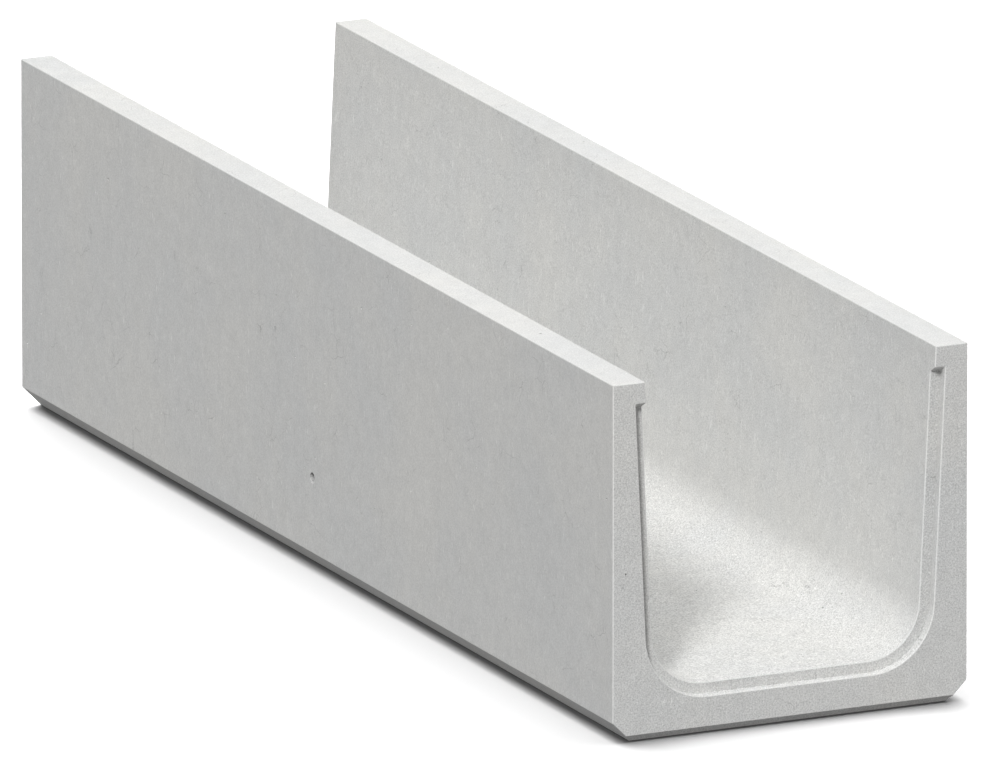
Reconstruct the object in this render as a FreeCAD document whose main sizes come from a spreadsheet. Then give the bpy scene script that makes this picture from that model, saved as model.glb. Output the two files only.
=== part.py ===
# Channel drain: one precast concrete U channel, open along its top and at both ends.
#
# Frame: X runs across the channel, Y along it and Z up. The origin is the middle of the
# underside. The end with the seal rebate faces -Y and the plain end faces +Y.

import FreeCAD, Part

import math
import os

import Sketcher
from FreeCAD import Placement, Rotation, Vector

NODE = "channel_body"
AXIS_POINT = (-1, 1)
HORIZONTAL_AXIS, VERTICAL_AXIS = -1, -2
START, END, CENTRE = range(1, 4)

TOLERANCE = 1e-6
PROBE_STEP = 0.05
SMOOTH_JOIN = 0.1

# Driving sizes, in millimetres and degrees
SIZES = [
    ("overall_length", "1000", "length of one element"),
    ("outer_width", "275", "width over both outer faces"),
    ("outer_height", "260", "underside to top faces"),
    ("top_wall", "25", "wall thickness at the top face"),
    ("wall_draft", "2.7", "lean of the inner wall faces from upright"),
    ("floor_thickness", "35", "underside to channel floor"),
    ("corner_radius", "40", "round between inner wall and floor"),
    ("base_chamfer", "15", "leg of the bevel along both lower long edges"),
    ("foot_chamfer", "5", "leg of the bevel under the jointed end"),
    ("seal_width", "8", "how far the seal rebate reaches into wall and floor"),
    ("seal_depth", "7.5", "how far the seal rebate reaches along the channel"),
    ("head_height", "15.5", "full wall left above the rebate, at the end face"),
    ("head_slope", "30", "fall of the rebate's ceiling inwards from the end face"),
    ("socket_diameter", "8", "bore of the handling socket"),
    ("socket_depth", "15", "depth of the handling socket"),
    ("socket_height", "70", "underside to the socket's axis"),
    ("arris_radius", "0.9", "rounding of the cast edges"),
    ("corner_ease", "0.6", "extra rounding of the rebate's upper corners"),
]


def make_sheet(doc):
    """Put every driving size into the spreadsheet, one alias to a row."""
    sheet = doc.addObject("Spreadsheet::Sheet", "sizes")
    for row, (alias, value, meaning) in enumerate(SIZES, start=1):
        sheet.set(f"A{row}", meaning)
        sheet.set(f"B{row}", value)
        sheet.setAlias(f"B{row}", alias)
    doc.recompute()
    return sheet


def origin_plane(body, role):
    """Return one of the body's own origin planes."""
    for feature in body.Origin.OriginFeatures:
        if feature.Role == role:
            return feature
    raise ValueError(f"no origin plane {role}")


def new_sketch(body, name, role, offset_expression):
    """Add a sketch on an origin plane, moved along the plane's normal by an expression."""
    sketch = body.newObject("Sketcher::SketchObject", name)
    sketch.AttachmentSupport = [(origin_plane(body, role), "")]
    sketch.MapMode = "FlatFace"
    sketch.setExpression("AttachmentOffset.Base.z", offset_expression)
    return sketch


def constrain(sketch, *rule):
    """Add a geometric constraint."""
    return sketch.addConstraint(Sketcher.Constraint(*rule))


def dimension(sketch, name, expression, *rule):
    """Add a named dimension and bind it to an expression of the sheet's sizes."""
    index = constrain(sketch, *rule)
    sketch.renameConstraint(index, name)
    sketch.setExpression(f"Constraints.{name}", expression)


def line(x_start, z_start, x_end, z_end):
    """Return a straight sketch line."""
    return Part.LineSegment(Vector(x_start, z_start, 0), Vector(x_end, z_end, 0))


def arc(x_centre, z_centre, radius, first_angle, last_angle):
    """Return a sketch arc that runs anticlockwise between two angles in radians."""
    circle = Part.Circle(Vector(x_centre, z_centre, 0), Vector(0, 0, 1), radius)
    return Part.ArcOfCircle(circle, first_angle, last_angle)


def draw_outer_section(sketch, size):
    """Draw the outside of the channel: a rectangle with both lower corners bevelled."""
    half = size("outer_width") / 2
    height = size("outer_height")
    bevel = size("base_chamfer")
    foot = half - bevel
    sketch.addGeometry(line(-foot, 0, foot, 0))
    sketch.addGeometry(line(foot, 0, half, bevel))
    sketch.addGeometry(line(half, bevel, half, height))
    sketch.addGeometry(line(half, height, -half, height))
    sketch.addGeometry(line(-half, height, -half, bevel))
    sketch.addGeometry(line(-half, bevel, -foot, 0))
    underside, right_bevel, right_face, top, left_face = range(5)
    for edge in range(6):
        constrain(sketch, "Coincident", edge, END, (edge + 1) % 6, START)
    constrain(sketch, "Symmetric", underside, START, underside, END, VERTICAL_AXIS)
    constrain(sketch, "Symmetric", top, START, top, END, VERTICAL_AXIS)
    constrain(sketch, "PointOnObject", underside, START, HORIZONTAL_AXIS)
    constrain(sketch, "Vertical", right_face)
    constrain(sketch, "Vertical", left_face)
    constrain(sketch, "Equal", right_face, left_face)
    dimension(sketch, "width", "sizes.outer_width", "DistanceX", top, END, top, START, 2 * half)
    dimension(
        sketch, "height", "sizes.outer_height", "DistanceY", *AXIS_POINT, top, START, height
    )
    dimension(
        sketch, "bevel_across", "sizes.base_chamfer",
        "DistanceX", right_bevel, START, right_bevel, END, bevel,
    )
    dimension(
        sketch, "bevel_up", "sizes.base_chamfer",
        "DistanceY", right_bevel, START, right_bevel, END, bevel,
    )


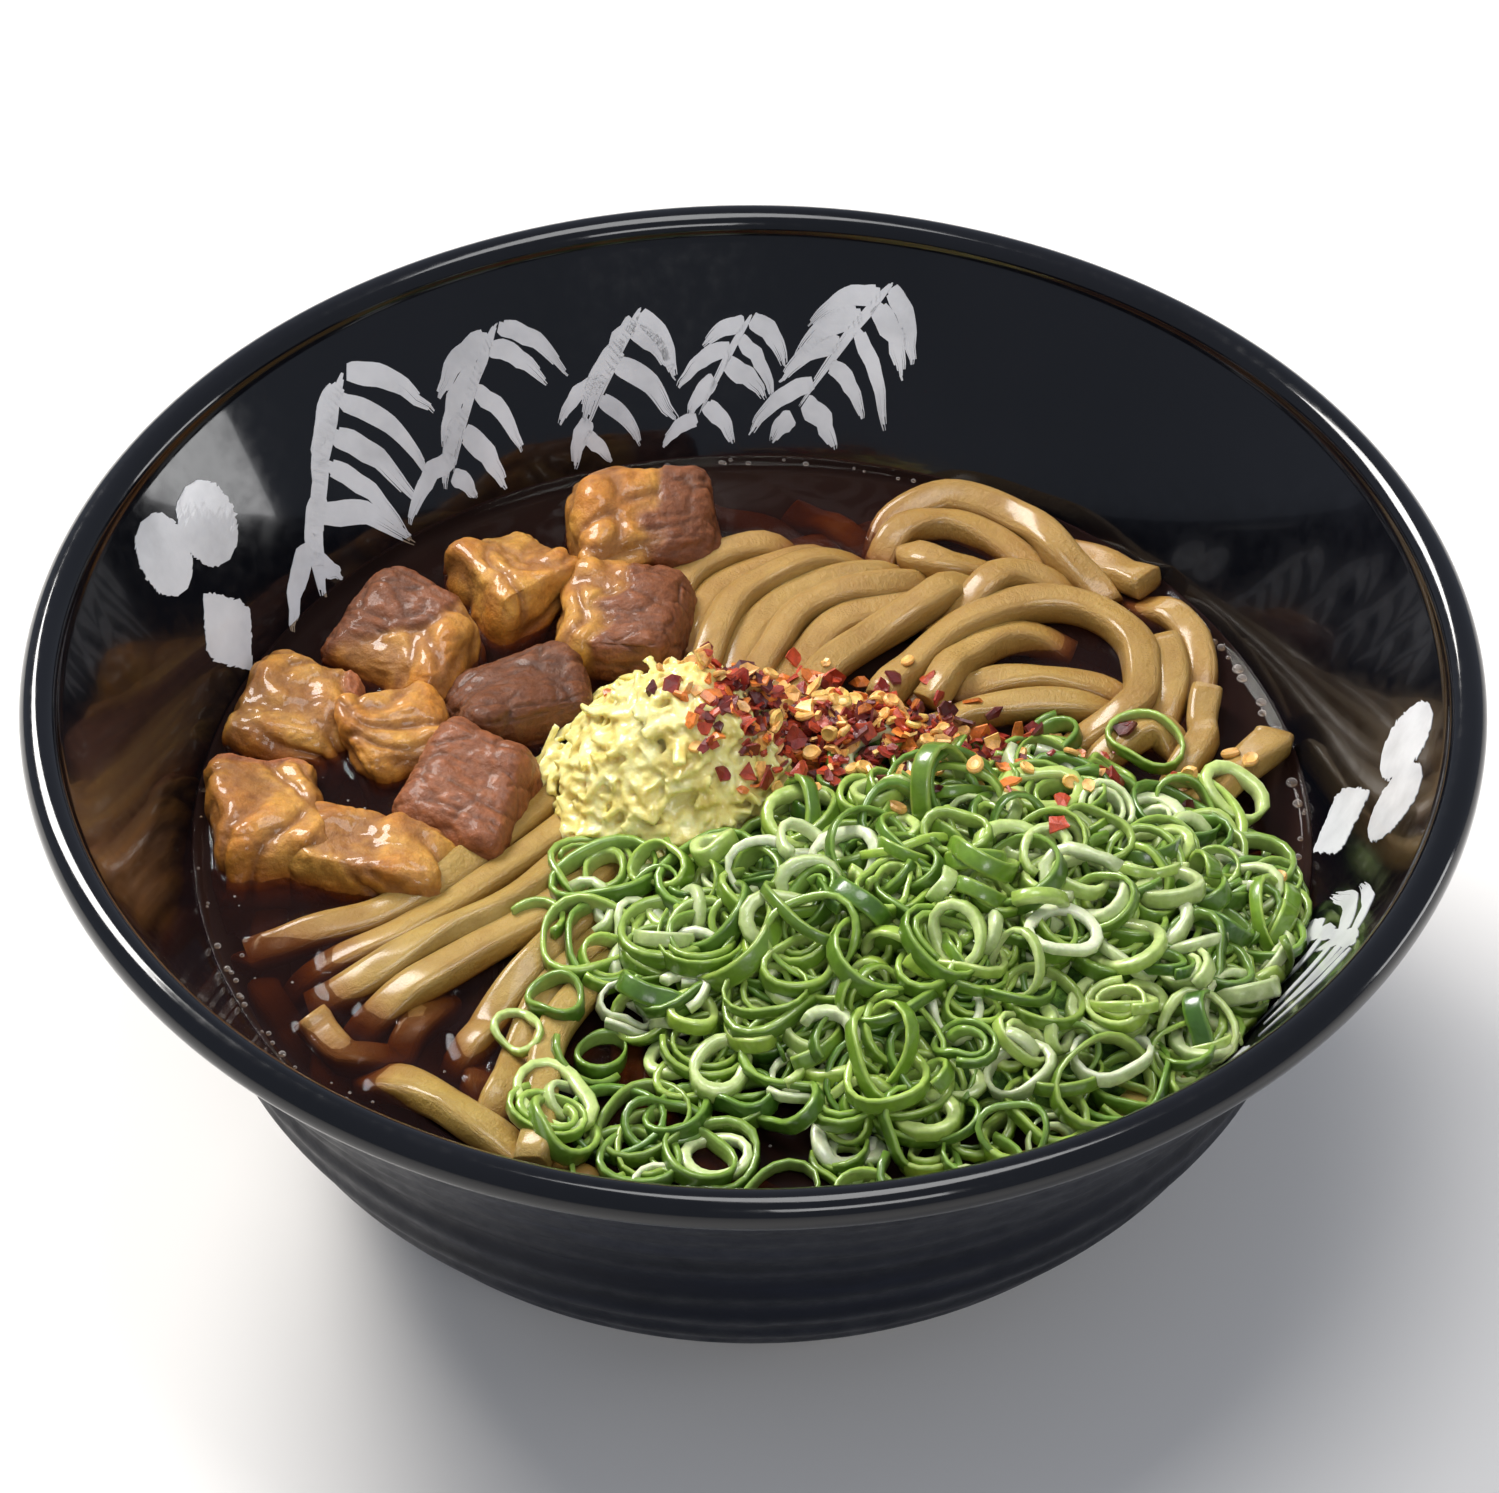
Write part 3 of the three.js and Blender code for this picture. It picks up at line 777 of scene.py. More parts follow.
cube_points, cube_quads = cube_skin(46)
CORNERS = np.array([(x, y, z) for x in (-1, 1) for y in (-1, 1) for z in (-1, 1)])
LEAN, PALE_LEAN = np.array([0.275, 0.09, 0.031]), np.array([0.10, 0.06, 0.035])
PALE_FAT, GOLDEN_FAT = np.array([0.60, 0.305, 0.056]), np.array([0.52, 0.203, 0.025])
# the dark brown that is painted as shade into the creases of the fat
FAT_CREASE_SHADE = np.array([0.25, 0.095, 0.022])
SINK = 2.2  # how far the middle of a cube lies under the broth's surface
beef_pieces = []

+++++

The task — Take the entries and copy them out exactly.

Exercise result —
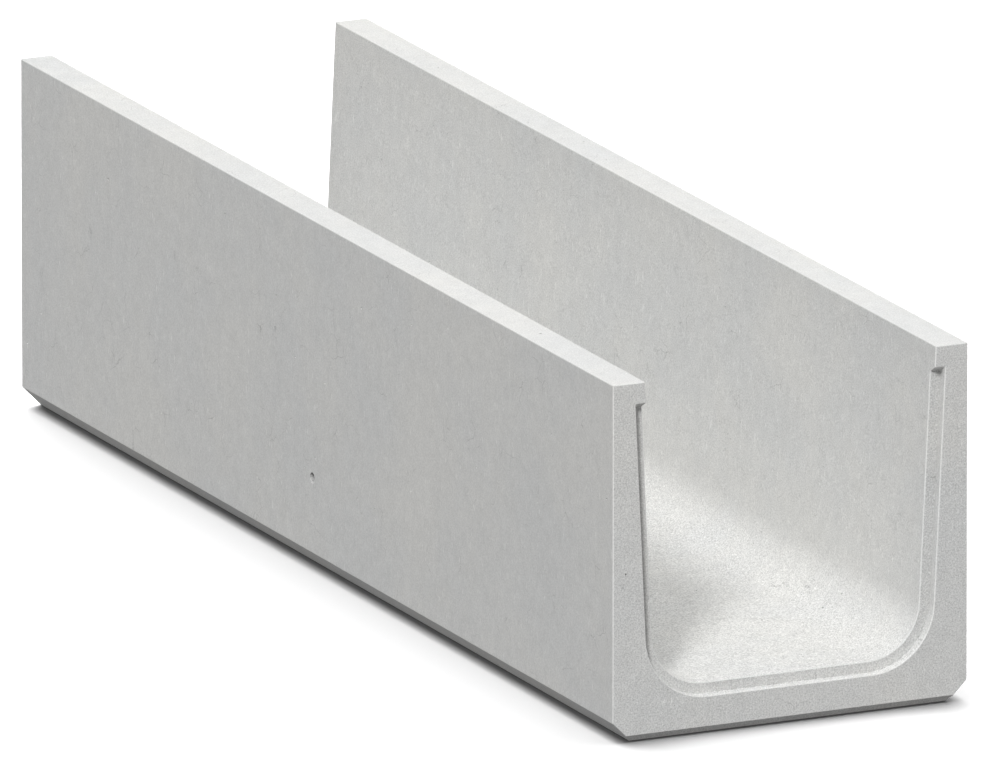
Reconstruct the object in this render as a FreeCAD document whose main sizes come from a spreadsheet. Then give the bpy scene script that makes this picture from that model, saved as model.glb. Output the two files only.
=== part.py ===
# Channel drain: one precast concrete U channel, open along its top and at both ends.
#
# Frame: X runs across the channel, Y along it and Z up. The origin is the middle of the
# underside. The end with the seal rebate faces -Y and the plain end faces +Y.

import FreeCAD, Part

import math
import os

import Sketcher
from FreeCAD import Placement, Rotation, Vector

NODE = "channel_body"
AXIS_POINT = (-1, 1)
HORIZONTAL_AXIS, VERTICAL_AXIS = -1, -2
START, END, CENTRE = range(1, 4)

TOLERANCE = 1e-6
PROBE_STEP = 0.05
SMOOTH_JOIN = 0.1

# Driving sizes, in millimetres and degrees
SIZES = [
    ("overall_length", "1000", "length of one element"),
    ("outer_width", "275", "width over both outer faces"),
    ("outer_height", "260", "underside to top faces"),
    ("top_wall", "25", "wall thickness at the top face"),
    ("wall_draft", "2.7", "lean of the inner wall faces from upright"),
    ("floor_thickness", "35", "underside to channel floor"),
    ("corner_radius", "40", "round between inner wall and floor"),
    ("base_chamfer", "15", "leg of the bevel along both lower long edges"),
    ("foot_chamfer", "5", "leg of the bevel under the jointed end"),
    ("seal_width", "8", "how far the seal rebate reaches into wall and floor"),
    ("seal_depth", "7.5", "how far the seal rebate reaches along the channel"),
    ("head_height", "15.5", "full wall left above the rebate, at the end face"),
    ("head_slope", "30", "fall of the rebate's ceiling inwards from the end face"),
    ("socket_diameter", "8", "bore of the handling socket"),
    ("socket_depth", "15", "depth of the handling socket"),
    ("socket_height", "70", "underside to the socket's axis"),
    ("arris_radius", "0.9", "rounding of the cast edges"),
    ("corner_ease", "0.6", "extra rounding of the rebate's upper corners"),
]


def make_sheet(doc):
    """Put every driving size into the spreadsheet, one alias to a row."""
    sheet = doc.addObject("Spreadsheet::Sheet", "sizes")
    for row, (alias, value, meaning) in enumerate(SIZES, start=1):
        sheet.set(f"A{row}", meaning)
        sheet.set(f"B{row}", value)
        sheet.setAlias(f"B{row}", alias)
    doc.recompute()
    return sheet


def origin_plane(body, role):
    """Return one of the body's own origin planes."""
    for feature in body.Origin.OriginFeatures:
        if feature.Role == role:
            return feature
    raise ValueError(f"no origin plane {role}")


def new_sketch(body, name, role, offset_expression):
    """Add a sketch on an origin plane, moved along the plane's normal by an expression."""
    sketch = body.newObject("Sketcher::SketchObject", name)
    sketch.AttachmentSupport = [(origin_plane(body, role), "")]
    sketch.MapMode = "FlatFace"
    sketch.setExpression("AttachmentOffset.Base.z", offset_expression)
    return sketch


def constrain(sketch, *rule):
    """Add a geometric constraint."""
    return sketch.addConstraint(Sketcher.Constraint(*rule))


def dimension(sketch, name, expression, *rule):
    """Add a named dimension and bind it to an expression of the sheet's sizes."""
    index = constrain(sketch, *rule)
    sketch.renameConstraint(index, name)
    sketch.setExpression(f"Constraints.{name}", expression)


def line(x_start, z_start, x_end, z_end):
    """Return a straight sketch line."""
    return Part.LineSegment(Vector(x_start, z_start, 0), Vector(x_end, z_end, 0))


def arc(x_centre, z_centre, radius, first_angle, last_angle):
    """Return a sketch arc that runs anticlockwise between two angles in radians."""
    circle = Part.Circle(Vector(x_centre, z_centre, 0), Vector(0, 0, 1), radius)
    return Part.ArcOfCircle(circle, first_angle, last_angle)


def draw_outer_section(sketch, size):
    """Draw the outside of the channel: a rectangle with both lower corners bevelled."""
    half = size("outer_width") / 2
    height = size("outer_height")
    bevel = size("base_chamfer")
    foot = half - bevel
    sketch.addGeometry(line(-foot, 0, foot, 0))
    sketch.addGeometry(line(foot, 0, half, bevel))
    sketch.addGeometry(line(half, bevel, half, height))
    sketch.addGeometry(line(half, height, -half, height))
    sketch.addGeometry(line(-half, height, -half, bevel))
    sketch.addGeometry(line(-half, bevel, -foot, 0))
    underside, right_bevel, right_face, top, left_face = range(5)
    for edge in range(6):
        constrain(sketch, "Coincident", edge, END, (edge + 1) % 6, START)
    constrain(sketch, "Symmetric", underside, START, underside, END, VERTICAL_AXIS)
    constrain(sketch, "Symmetric", top, START, top, END, VERTICAL_AXIS)
    constrain(sketch, "PointOnObject", underside, START, HORIZONTAL_AXIS)
    constrain(sketch, "Vertical", right_face)
    constrain(sketch, "Vertical", left_face)
    constrain(sketch, "Equal", right_face, left_face)
    dimension(sketch, "width", "sizes.outer_width", "DistanceX", top, END, top, START, 2 * half)
    dimension(
        sketch, "height", "sizes.outer_height", "DistanceY", *AXIS_POINT, top, START, height
    )
    dimension(
        sketch, "bevel_across", "sizes.base_chamfer",
        "DistanceX", right_bevel, START, right_bevel, END, bevel,
    )
    dimension(
        sketch, "bevel_up", "sizes.base_chamfer",
        "DistanceY", right_bevel, START, right_bevel, END, bevel,
    )


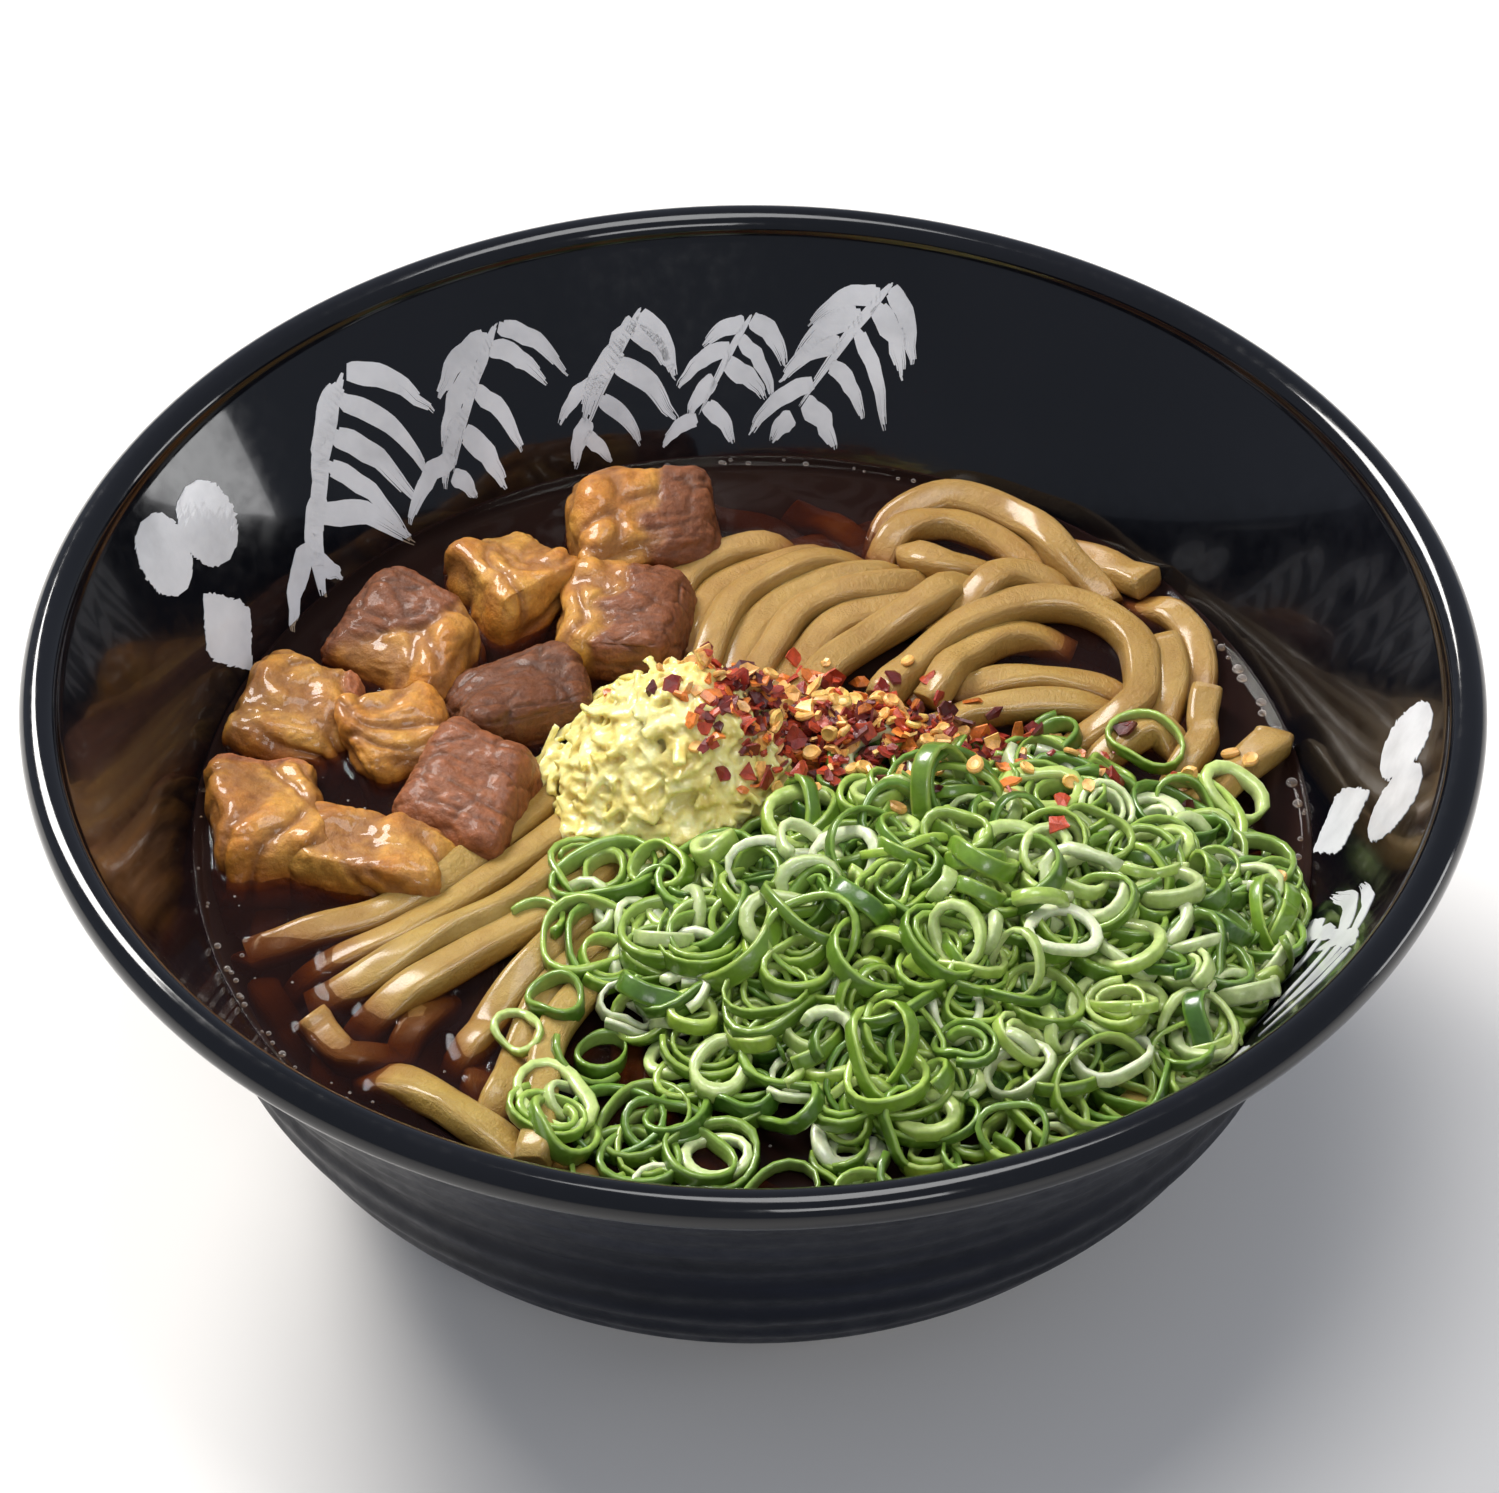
Write part 3 of the three.js and Blender code for this picture. It picks up at line 777 of scene.py. More parts follow.
cube_points, cube_quads = cube_skin(46)
CORNERS = np.array([(x, y, z) for x in (-1, 1) for y in (-1, 1) for z in (-1, 1)])
LEAN, PALE_LEAN = np.array([0.275, 0.09, 0.031]), np.array([0.10, 0.06, 0.035])
PALE_FAT, GOLDEN_FAT = np.array([0.60, 0.305, 0.056]), np.array([0.52, 0.203, 0.025])
# the dark brown that is painted as shade into the creases of the fat
FAT_CREASE_SHADE = np.array([0.25, 0.095, 0.022])
SINK = 2.2  # how far the middle of a cube lies under the broth's surface
beef_pieces = []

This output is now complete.